For years, owning FANG stock was a guide to outperforming the markets… but that recent underperformance has erased most of that outperformance. On a five year basis, only MSFT and AAPL are outperforming the index.
That said, the FANGS are generally still smashing the index on a 10 year mark!
Anyway, probably too many charts, but here’s what I’m trying to drive at: despite the recent stock market performance, a lot of these FANG stocks are performing really well:
AWS for Amazon continues to kill it, and I don’t think their retail moat has gotten any smaller.
Facebook’s problems are mainly self inflicted / capital allocation worries. Those worries can change in a hurry if the company stops burning money on the Metaverse and returns a bunch of capital to shareholders.
Google’s stock might have been down ~30% in 2022, but you’d probably be surprised by that if you were just looking at their income statement. Just glancing at Q3’22, constant currency revenue was up ~11%. Yes, operating income was down, but the company continues to gush free cash flow.
Speaking of margins down, we’re generally seeing a round of layoffs in tech. It’s been pointed out before, but a lot of these companies are really fat. I think there will be a lot of eyes on Twitter and how big margins could get there with Elon running a skeleton crew. If any of the tech companies (particularly Google and Facebook) ever got serious about running lean, I think the market would be shocked at how high margins could get and how cheap the companies would look on a pro-forma basis.
Anyway, if I was looking at this from an “offshore” perspective, I’d see a group of companies where demand is absolutely continuing to grow (people are always spending more time online / doing more business online; all of these companies are beneficiaries of that trend in a variety of ways). From a supply standpoint, I see companies that are just starting to get religion on margin discipline, and a ton of their would-be competitors are going bankrupt / the funding environment for new supply is drying up rapidly.
The FANG case is probably the weakest of the three here, but if you look it’s there. These companies no longer trade with nosebleed multiples, and you hear a lot less people talking about buying them and holding forever at any valuation than you did three years ago. The absolute destruction of hyper growth companies is going to make it a lot harder to fund a scaled competitor to any of these companies.

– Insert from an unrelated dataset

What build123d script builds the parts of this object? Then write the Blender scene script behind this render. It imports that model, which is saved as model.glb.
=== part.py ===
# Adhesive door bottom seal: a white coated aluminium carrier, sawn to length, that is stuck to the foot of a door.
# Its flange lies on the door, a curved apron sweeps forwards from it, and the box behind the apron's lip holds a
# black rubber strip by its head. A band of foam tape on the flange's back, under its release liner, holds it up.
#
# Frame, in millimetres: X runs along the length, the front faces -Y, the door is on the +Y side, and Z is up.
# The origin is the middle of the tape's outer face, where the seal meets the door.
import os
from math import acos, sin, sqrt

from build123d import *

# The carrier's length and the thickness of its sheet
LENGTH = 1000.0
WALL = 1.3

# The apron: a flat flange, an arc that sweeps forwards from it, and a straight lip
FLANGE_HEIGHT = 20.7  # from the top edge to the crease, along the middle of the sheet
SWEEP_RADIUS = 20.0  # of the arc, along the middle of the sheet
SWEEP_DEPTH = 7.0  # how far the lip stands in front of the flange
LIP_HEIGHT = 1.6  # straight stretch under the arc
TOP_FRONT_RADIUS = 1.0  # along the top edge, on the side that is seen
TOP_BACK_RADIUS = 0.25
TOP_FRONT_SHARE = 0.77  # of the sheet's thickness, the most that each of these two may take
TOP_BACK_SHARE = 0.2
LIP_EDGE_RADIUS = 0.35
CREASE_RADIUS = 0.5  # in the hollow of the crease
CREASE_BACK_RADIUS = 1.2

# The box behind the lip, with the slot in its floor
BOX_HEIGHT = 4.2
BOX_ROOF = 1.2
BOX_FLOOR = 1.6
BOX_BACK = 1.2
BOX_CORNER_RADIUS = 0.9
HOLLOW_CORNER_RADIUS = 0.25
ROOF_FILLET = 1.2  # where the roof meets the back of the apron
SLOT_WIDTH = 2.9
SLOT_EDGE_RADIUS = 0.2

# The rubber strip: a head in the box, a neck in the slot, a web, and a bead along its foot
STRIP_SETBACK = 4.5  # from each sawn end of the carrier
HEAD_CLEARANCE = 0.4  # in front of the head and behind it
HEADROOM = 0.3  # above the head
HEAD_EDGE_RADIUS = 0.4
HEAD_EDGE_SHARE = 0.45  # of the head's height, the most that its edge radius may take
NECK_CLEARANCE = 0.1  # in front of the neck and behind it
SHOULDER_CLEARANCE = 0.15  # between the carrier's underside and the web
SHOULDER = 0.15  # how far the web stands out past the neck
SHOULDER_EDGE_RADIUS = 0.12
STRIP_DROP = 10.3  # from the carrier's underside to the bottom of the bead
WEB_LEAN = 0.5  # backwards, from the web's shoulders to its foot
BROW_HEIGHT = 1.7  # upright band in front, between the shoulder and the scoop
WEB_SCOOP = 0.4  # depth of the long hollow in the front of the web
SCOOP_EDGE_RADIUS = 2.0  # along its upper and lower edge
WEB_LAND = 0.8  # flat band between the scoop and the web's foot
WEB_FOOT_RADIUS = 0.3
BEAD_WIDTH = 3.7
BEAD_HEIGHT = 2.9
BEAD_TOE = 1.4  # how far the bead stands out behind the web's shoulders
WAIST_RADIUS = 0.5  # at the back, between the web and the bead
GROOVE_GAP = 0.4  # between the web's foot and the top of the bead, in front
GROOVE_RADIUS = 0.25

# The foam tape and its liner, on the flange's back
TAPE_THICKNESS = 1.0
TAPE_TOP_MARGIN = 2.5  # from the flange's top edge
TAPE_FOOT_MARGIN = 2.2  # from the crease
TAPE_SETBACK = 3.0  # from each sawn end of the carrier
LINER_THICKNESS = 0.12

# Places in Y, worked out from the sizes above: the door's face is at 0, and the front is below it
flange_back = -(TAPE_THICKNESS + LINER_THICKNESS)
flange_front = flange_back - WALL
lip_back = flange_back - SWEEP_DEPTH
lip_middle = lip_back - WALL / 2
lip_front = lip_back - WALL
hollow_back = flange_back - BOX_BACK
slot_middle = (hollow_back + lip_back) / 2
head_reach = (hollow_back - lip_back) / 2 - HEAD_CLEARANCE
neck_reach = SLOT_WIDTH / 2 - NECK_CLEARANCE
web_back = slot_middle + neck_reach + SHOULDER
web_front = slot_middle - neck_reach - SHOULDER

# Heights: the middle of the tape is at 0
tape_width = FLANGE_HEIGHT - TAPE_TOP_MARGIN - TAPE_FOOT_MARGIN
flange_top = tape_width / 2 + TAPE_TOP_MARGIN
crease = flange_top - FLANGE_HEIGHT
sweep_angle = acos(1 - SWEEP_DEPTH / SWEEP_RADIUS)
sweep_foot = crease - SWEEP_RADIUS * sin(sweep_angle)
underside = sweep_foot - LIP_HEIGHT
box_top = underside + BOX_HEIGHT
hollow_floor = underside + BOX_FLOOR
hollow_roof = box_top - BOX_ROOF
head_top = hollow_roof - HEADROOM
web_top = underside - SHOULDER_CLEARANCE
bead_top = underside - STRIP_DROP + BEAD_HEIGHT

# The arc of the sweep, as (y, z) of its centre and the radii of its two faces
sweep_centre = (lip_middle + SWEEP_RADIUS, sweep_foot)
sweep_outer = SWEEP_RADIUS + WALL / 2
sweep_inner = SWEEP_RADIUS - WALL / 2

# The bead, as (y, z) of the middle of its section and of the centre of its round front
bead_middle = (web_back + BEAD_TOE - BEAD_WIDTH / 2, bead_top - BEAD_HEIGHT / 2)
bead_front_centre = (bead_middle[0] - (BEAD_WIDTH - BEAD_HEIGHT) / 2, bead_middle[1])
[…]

Alright, that’s it for me. Again, I’m not saying these sectors are the only or even best examples of the “offshore supply demand inflection” thesis; none of them are a clean fit into the inflection thesis, but all have interesting angles and similarities, and all certainly have some degree of hatred right now. If you’ve got a sector you think fits the thesis here better, I’m all ears! Reply to the Twitter poll or hit me up in the comments below; there’s a good chance I’ll chose one of these sectors for my next Tegus deep dive (again, I did one on cable last year that was…. poorly timed; I’ll probably have to do an update post to that one at some point).